Arts & Eurythmy

The development of a Waldorf teacher includes an understanding of the arts and their impact on culture and civilization: architecture, sculpture, painting, music, poetry/literature and eurythmy. The students have the opportunity to be exposed to these arts, practice these arts – developing new capacities, and deepen their experience and understanding of education through the lens of the arts.

The arts transform our way of looking at the world. They change our way of seeing the world. The practice of the arts, with the necessary discipline to develop artistically, is a key step of developing as a Waldorf teacher – to understand the philosophy of Waldorf education and the developing human being – and to develop the capacity to teach through the arts as a class teacher. The best Waldorf teachers, the ones who create and sustain their Waldorf schools, are those who have deepened themselves in an art, and who continually practice an art.

The Waldorf Institute of the Great Lakes has teachers who are master Waldorf teachers who are trained in the anthroposophical arts and who are able to teach them to adults. The students are introduced carefully in every artistic realm and then encouraged to hone their skills, rub off their rough edges and become more harmonious, well-rounded human beings. These are the very skills that will make empathetic, observant, artistic teachers who will be able to create and develop the art of education.

For all forces strive forward into the widths, To live and work here and there; Against this from every side the stream Of the world narrows and hinders And caries us forth with it.

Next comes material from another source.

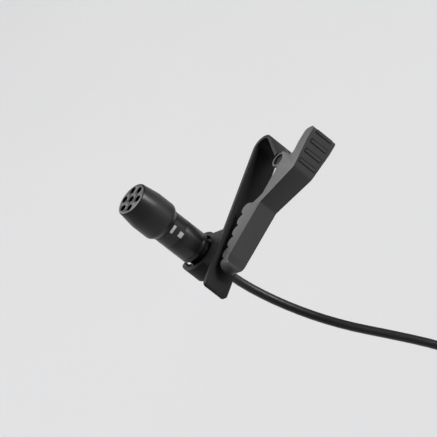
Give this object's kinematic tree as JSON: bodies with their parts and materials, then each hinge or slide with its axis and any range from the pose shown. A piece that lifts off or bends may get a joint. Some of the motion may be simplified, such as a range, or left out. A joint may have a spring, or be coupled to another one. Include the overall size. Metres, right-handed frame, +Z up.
{
  "type": "lavalier microphone",
  "caption": "Clip-on electret lapel microphone in a snap ring on a sprung toothed clip, with a coiled cable and a small jack plug.",
  "frame": {"origin": "on the inner face of the clip's plate, half way across its width, right behind the microphone's axis, where the teeth grip the garment", "axes": "+Z up along the microphone towards its sound holes, +X along the clip from the jaw to the thumb pad, +Y out of the plate towards the microphone"},
  "size_m": [0.0434, 0.0455, 0.1795],
  "materials": {
    "black_nylon": "fine matte moulding",
    "black_metal": "satin black coating",
    "steel": "drawn wire",
    "dark_mesh": "blackened fine weave",
    "felt": "felt",
    "aluminium": "drawn",
    "brass": "plain",
    "clear_film": "metallised film",
    "white_plastic": "moulded",
    "circuit_board": "solder mask",
    "chip": "moulded",
    "black_rubber": "satin",
    "band": "satin black with a pale printed mark",
    "core_wire": "insulated wire",
    "tie_fabric": "hook and loop",
    "plug_metal": "bright nickel"
  },
  "bodies": {
    "clip": {"clip_base": "black_nylon", "pivot_pin": "steel", "torsion_spring": "steel"},
    "lever": {"clip_lever": "black_nylon"},
    "microphone": {"grille_cap": "black_metal", "grille_mesh": "dark_mesh", "acoustic_felt": "felt", "capsule_can": "aluminium", "diaphragm_ring": "brass", "diaphragm": "clear_film", "diaphragm_spacer": "clear_film", "backplate": "brass", "backplate_holder": "white_plastic", "capsule_board": "circuit_board", "fet_chip": "chip", "capsule_gasket": "black_rubber", "barrel_shell": "black_metal", "label_band": "band", "end_cap": "black_metal", "cable_clamp": "brass", "inner_cable": "black_rubber", "filter_board": "circuit_board", "filter_chips": "chip", "capsule_leads": "core_wire", "cable_cores": "core_wire", "strain_relief": "black_rubber", "cord_run": "black_rubber", "cord_coil": "black_rubber", "cable_tie": "tie_fabric", "cord_tail": "black_rubber", "plug_boot": "black_rubber", "plug_handle": "black_metal", "plug_sleeve": "plug_metal", "plug_ring": "plug_metal", "plug_insulators": "chip", "plug_tip": "plug_metal"}
  },
  "joints": [
    {"name": "lever_hinge", "type": "hinge", "parent": "clip", "child": "lever", "pos_m": [0.0213, -0.0113, 0], "axis": [0, 0, 1], "range_deg": [0, 28], "stiffness_Nm_per_rad": 0.01, "springref_deg": -114.59, "deforming": ["torsion_spring"]},
    {"name": "microphone_swivel", "type": "hinge", "parent": "clip", "child": "microphone", "pos_m": [0, 0.008, 0], "axis": [0, 0, 1], "range_deg": [-180, 180]}
  ]
}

In this inner storm and external strife The spirit perceived a barely understood word: From the power that binds all people that those free themselves Who overcome themselves. – Goethe

Eurythmy
Waldorf education has a special component, the art of movement called eurythmy. It was begun by the innovative Rudolf Steiner. As a young student he was equally at home in the sciences and the arts. At that time, 1870’s and 1880’s, education was split and the students chose either the liberal arts high school or the technical- science and math- high school. Rudolf Steiner attended the technical high school and tutored students at the liberal arts high school. He was at home in both worlds. While editing Goethe’s scientific works Rudolf Steiner was also an art critic, he reviewed plays for a literary magazine. In 1910-11 he began what would be four major plays, called his Mystery Dramas, and he also began teaching the first eurythmist, Lory Meier-Smits.

Eurythmy is unique in that the art of movement is related to the sounds of speech – therefore poetry is made visible in all its lyric joy and dramatic force. Steiner explored the sounds of speech – how different they are – B, K, L or Ah or OOH! The gestures begin with the upright human stance, showing variations in posture, then moving over the earth – our feet connect us to the earth – and then the arms and hands which speak and carry the intention of the poetry, the gestures of the sounds. Eurythmy can be very effective as a solo art and it is also intensified when a group of human beings move together in eurythmy.

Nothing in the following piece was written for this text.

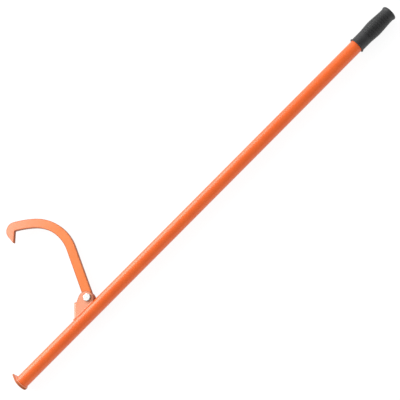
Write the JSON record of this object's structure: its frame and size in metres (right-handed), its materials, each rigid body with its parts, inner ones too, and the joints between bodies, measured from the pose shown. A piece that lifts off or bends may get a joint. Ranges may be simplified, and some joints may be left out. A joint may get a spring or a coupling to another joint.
{
  "type": "cant hook",
  "caption": "Steel tube lever with a rubber grip, a lipped toe plate and a curved flat hook that swings in a welded clevis, for rolling and holding logs.",
  "frame": {"origin": "centre of the toe plate's outer face, on the tube's axis", "axes": "+X along the tube from the toe plate to the grip, +Y to the side that the hook stands on, +Z towards the bolt's head, square to the flat of the hook"},
  "size_m": [1.219, 0.3354, 0.0447],
  "materials": {
    "tube_paint": "glossy orange powder coat on drawn steel tube",
    "plate_paint": "satin orange powder coat on sheet steel and weld beads",
    "hook_paint": "satin orange powder coat on flat bar",
    "zinc_plate": "bright zinc plate",
    "grip_rubber": "matt black moulded rubber with fine ribs",
    "nylon": "blue nylon"
  },
  "bodies": {
    "lever": {"handle_tube": "tube_paint", "grip_sleeve": "grip_rubber", "toe_plate": "plate_paint", "toe_weld": "plate_paint", "clevis_bracket": "plate_paint", "bracket_weld_front": "plate_paint", "bracket_weld_back": "plate_paint", "bracket_weld_web": "plate_paint", "pivot_bolt": "zinc_plate", "pivot_washer": "zinc_plate", "pivot_nut": "zinc_plate", "nut_lock_ring": "nylon"},
    "hook": {"hook_arm": "hook_paint"}
  },
  "joints": [
    {"name": "hook_swing", "type": "hinge", "parent": "lever", "child": "hook", "pos_m": [0.2528, 0.0289, 0], "axis": [0, 0, 1], "range_deg": [-68, 64]}
  ]
}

Tone eurythmy was created alongside the speech eurythmy. The tones and the intervals between the tones; moods of major and minor keys; rhythm, melody and beat – all are expressed in eurythmy gestures and movements of the body. Again, the artistic performance of tone eurythmy varies from solos to symphonies.

The Waldorf teachers at the first Waldorf School in Stuttgart, Germany wanted eurythmy for their students. Rudolf Steiner designed a curriculum where different aspects of eurythmy are taught at designated stages of development in the child’s life. The group choreography, the moods of the intervals and types of music all are designed to speak to the growing children and open them up to be better students. Eurythmy enhances concentration, flexibility of thought, social tact, and joy of learning.

Physicians saw the healing aspects of eurythmy and asked Rudolf Steiner for indications for its use. It is unique in that the patient learns how to heal himself. He does the therapy and in addition to medication or life-style changes can take part in his healing. The physicians are trained in eurythmy to develop their diagnostic skills in this area. Therapeutic eurythmists are trained to teach the patients the gestures that are indicated.

Eurythmy in the Workplace is a special side of eurythmy that works with groups of people, colleagues that work together on a daily basis or groups that collaborate and want to make their work together more effective. Eurythmy in the Workplace brings out social skills, it makes communication flow and more gets accomplished in meetings and in everyday work.. There are exercises in eurythmy that individuals can learn and do for themselves and there are large group situations that benefit from eurythmy.

Eurythmy is enjoyed by people in weekly classes or in workshops. Those who want to train to teach eurythmy and perform in a eurythmy troupe take an intensive training, usually four to seven years. After proficiency is achieved in eurythmy as a performing art, additional trainings are given for those who want to teach in Waldorf schools, become eurythmy therapists or offer Eurythmy in the Workplace.

The foundation year of the Waldorf Institute prepares people to enter into the eurythmy training. Eurythmy is a major part of the training and is offered in every week of the Institute courses. Teacher training students have it all three years of their training because it is so effective in its transformation of the human being and it brings joy and life forces to the students.